Prostate specific antigen (PSA) is a protein made by the prostate gland and is naturally secreted at low levels into the bloodstream. A raised PSA level may be a sign of prostate cancer, but is more likely to be a sign of another condition that is not cancer, such as an enlarged prostate, prostatitis or a urine infection.

In the UK, men over 50 years can request a PSA test from their doctor. Screening for PSA can be controversial as about 3 in 4 men with a raised PSA level will not have cancer and around 1 in 7 men with a normal PSA level will have prostate cancer.

The pros and cons of PSA testing should be carefully considered before deciding to take a test.


  • it may reassure you if the test result is normal
  • it can find early signs of cancer, meaning you can get treated early
  • PSA testing may reduce your risk of dying if you do have cancer


  • it can miss cancer and provide false reassurance
  • it may lead to unnecessary worry and medical tests when there's no cancer
  • it cannot tell the difference between slow-growing and fast-growing cancers
  • it may make you worry by finding a slow-growing cancer that may never cause any problems

The SELFCHECK Prostate Health Test is a simple and reliable 10 minute test to detect raised levels of PSA in a finger-prick sample of blood.
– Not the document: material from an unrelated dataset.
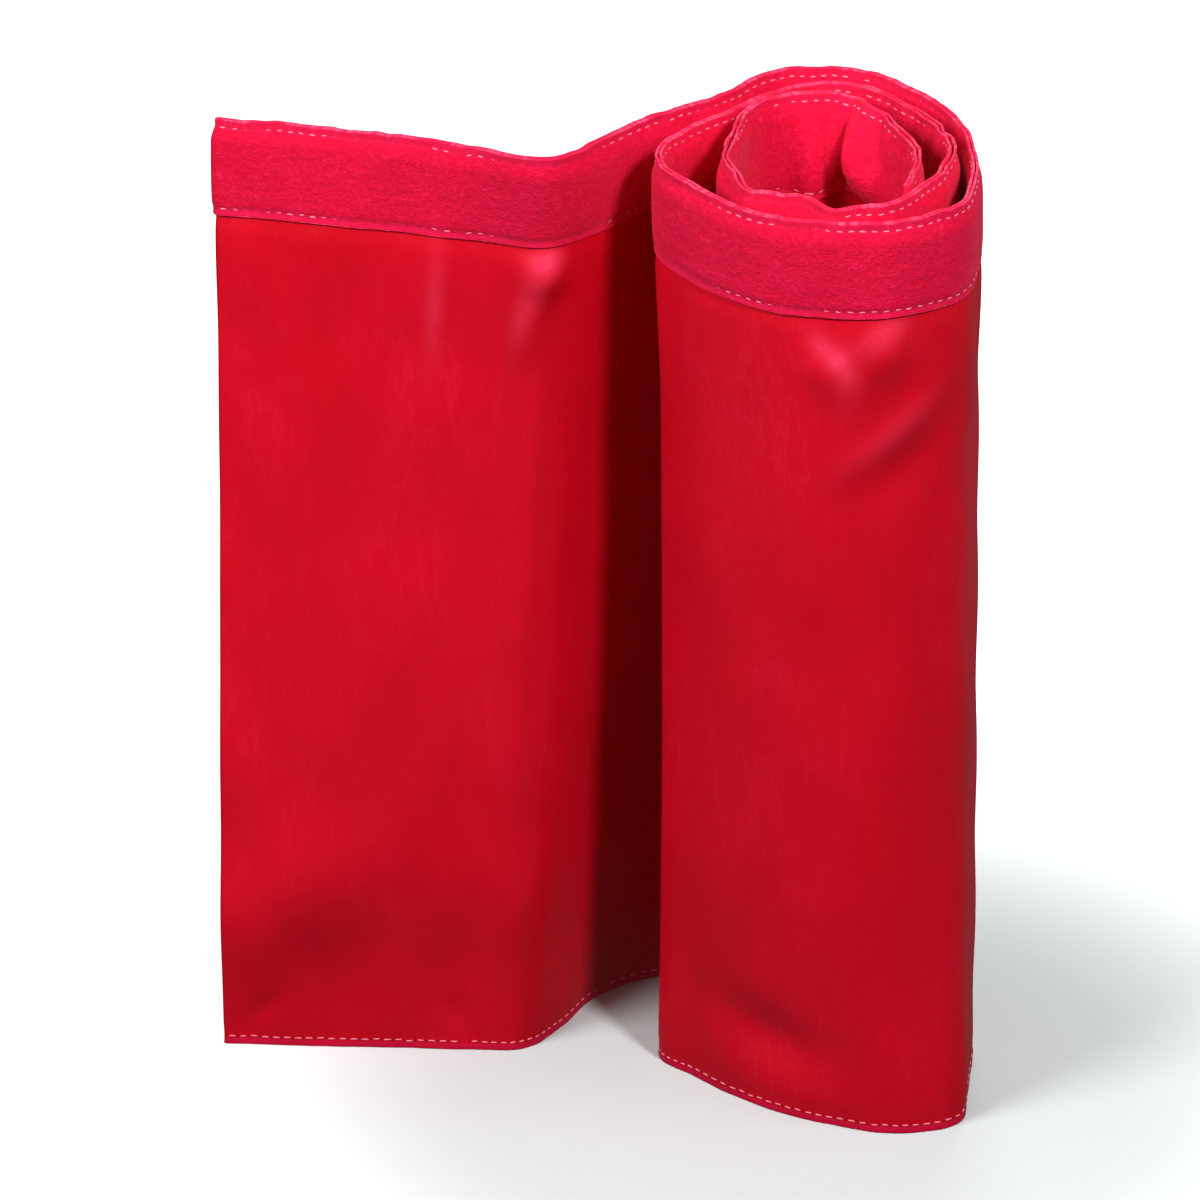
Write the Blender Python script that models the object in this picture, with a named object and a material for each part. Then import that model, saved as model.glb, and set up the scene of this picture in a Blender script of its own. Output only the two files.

If you have a positive result, speak with your doctor who can review your symptoms and arrange for further tests to find out why your PSA level is raised.

An independent published trial of the rapid test device at the Department of Urology, Friedrich Schiller University, Jena, Germany (Berg et al, 1999), showed that compared to a laboratory reference test, the sensitivity was 91%and specificity 84% with a cutoff level of 4ng/ml of PSA. Noted deviations were in the cutoff area between 3 and 5 ng/ml. The authors conclude, "The qualitative PSA one-step test presented here demonstrates good reproducibility. It can be conducted by the patient and is easy to use. The test offers a simple, feasible method for early detection programs for prostate cancer".

The SELFCheck Prostate Health Test is a screening test giving a yes/no answer as to whether your PSA levels are higher than normal and are not intended to be used for monitoring PSA levels.